For allies, language matters. Deterrence depends not only on defence budgets and access agreements, but also on the perceived willingness of the US president to incur costs on behalf of partners. The 2025 strategy, combined with Trump’s well‑known tendency to link security commitments to trade and economic disputes, has reinforced concerns that US support could shift abruptly in response to unrelated political considerations.

Recent China–Japan tensions have further amplified these anxieties. When Japan’s prime minister last month publicly linked Taiwan’s security to Japan’s own, Beijing responded with unusually aggressive diplomatic pressure. Tokyo expected strong, visible backing from Washington. Instead, senior‑level US support was muted, reinforcing fears that alliance considerations could be subordinated to broader US–China economic priorities. Whether or not this perception fully reflects private diplomacy, its impact on Japanese strategic thinking has been real.
Integration without reassurance

None of this suggests that Australia or Japan are preparing to abandon their alliance with the US. On the contrary, both remain deeply committed to trilateral cooperation and recognise that US military power remains indispensable to regional deterrence. But they are adapting. That adaptation takes the form of hedging rather than rupture: deeper Japan–Australia cooperation, increased investment in national capabilities, and a preference for informal, operationally focused arrangements over a formal trilateral security treaty.

The trajectory of Australia–Japan–US security cooperation points to an uncomfortable conclusion.
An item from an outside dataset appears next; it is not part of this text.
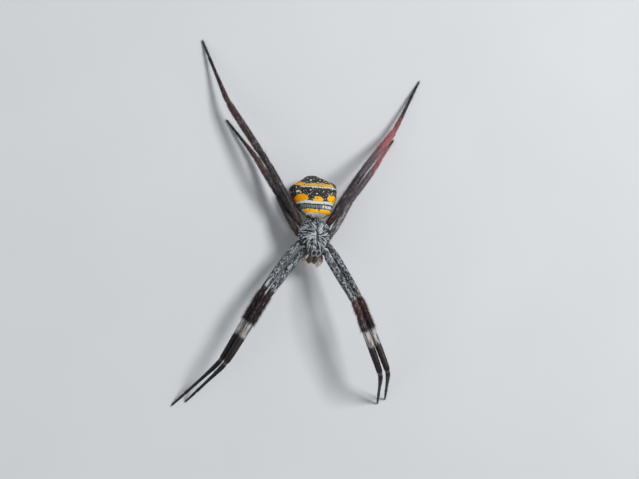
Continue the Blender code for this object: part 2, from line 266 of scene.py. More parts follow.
def hollow(x, y, place, radius):
    """1 in the middle of a round dimple, fading to 0 outside it."""
    return np.exp(-((x - place[0]) ** 2 + (y - place[1]) ** 2) / radius**2)


def box_middle(points):
    flat = points.reshape(-1, 3)
    return (flat.min(0) + flat.max(0)) / 2

# %% [markdown]
# ### Carapace
#
# The carapace is the hard shield over the front body: broad and low behind, with a narrower
# head in front that carries the eyes. A dimple in its middle, the fovea, is where the
# stomach's muscle is fixed, and shallow grooves run out from it between the legs.

# %% The carapace's dome
CARAPACE_FLOOR = 0.10
CARAPACE_SQUARENESS = 2.5
CARAPACE_RINGS, CARAPACE_ARC = 84, 97
SOLID_RINGS, SOLID_ARC = 19, 15
FOVEA = (-0.10, 0.08)    # side, place along the body
HAIR_CENTRE = np.array([*FOVEA, 0.6])    # the silver hair lies away from here
# Place along the body, half width, height of the top.
CARAPACE_ROWS = [
    (-2.22, 0.40, 0.44), (-2.02, 0.66, 0.80), (-1.60, 0.88, 1.04), (-1.00, 1.19, 1.12),
    (-0.40, 1.68, 1.18), (0.25, 1.93, 1.22), (0.95, 1.87, 1.14), (1.60, 1.46, 0.90),
    (2.02, 0.92, 0.64), (2.20, 0.50, 0.42),
]


def carapace_grid(rings, arc, depth):
    """Dome points, ring by ring, then back along the flat underside to the start."""
    first, last = CARAPACE_ROWS[0][0] + depth, CARAPACE_ROWS[-1][0] - depth
    places = first + (last - first) * even_ends(rings)
    half_width, top = (smooth_rows(CARAPACE_ROWS, places) - depth).T
    turn = np.linspace(0, math.pi, arc)
    power = 2 / CARAPACE_SQUARENESS
    across = half_width[:, None] * power_of(np.cos(turn), power)
    rise = (top - CARAPACE_FLOOR)[:, None] * np.abs(np.sin(turn)) ** power
    floor = half_width[:, None] * np.linspace(-1, 1, arc // 4)[1:]
    across = np.hstack([across, floor])
    rise = np.hstack([rise, np.zeros_like(floor)])
    return filled(across.shape, across, places[:, None], CARAPACE_FLOOR + rise)


# The rows, laid out with no coat, show where the solid carapace puts the body's own frame.
bare_dome = carapace_grid(SOLID_RINGS, SOLID_ARC, 0.0) @ BODY_TURN.T
BODY_PLACE = box_of("carapace").mean(0) - box_middle(bare_dome)


def on_body(points):
    """Points of the front body's own frame, put in their place in the model."""
    return points @ BODY_TURN.T + BODY_PLACE


print("front body's frame is at", BODY_PLACE.round(3), "mm")

# %% Carapace skin
def carapace_relief(x, y):
    """How far the dome rises or sinks, in millimetres."""
    turn = np.arctan2(x - FOVEA[0], FOVEA[1] - y)
    reach = np.hypot(x - FOVEA[0], y - FOVEA[1])
    grooves = (0.5 + 0.5 * np.cos(turn * 8)) * np.exp(-((reach - 0.95) / 0.55) ** 2)
    head_sides = np.exp(-((np.abs(x) - 0.95 - 0.25 * y) / 0.16) ** 2) * hollow(0, y, (0, -0.9), 0.7)
    brow = hollow(np.abs(x), y, (0.26, -1.72), 0.24)
    return -0.10 * hollow(x, y, FOVEA, 0.2) - 0.035 * grooves - 0.06 * head_sides + 0.03 * brow


points = carapace_grid(CARAPACE_RINGS, CARAPACE_ARC, COAT_DEPTH)
x, y, z = np.moveaxis(points, -1, 0)
height = z - CARAPACE_FLOOR
dome = height > 0.02
z += carapace_relief(x, y) * np.clip(height / 0.5, 0, 1) * dome
carapace = loft(
    "skin_carapace", on_body(points), 0, mark=points,
    lie=laid_flat(points - HAIR_CENTRE, outward(points)) @ BODY_TURN.T,
    unwrap=(0.5 + x / 4.4 + 0.04 * z * np.sign(x), 0.5 + y / 4.9),
    hair=np.clip(height / 0.25, 0, 1) * dome)
print("carapace skin:", len(carapace.data.polygons), "faces")

# %% [markdown]
# ### Abdomen
#
# The abdomen is soft: a bag with five corners seen from above, blunt in front, widest past
# its middle, and drawn in to a tail. Rows of small dents, the sigilla, show where muscles
# hold its upper side down, and its flanks are creased.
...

Military integration will continue, and in many areas accelerate, regardless of short‑term political shifts in Washington. The logic of deterrence and the shared assessment of China’s challenge make that inevitable. But political reassurance has lagged behind.

Unless US leaders can consistently demonstrate that alliance commitments transcend transactional politics, the US’s closest Indo‑Pacific allies will continue to plan for a future in which US support is essential—but not guaranteed. The defining feature of the current period may therefore not be the expansion of exercises or technology sharing, but the quiet recalibration by Australia and Japan of how much political risk they are willing to accept in relying on the US.

For the Indo‑Pacific, that paradox—deep integration without full reassurance—may prove as consequential as any new capability or alliance framework.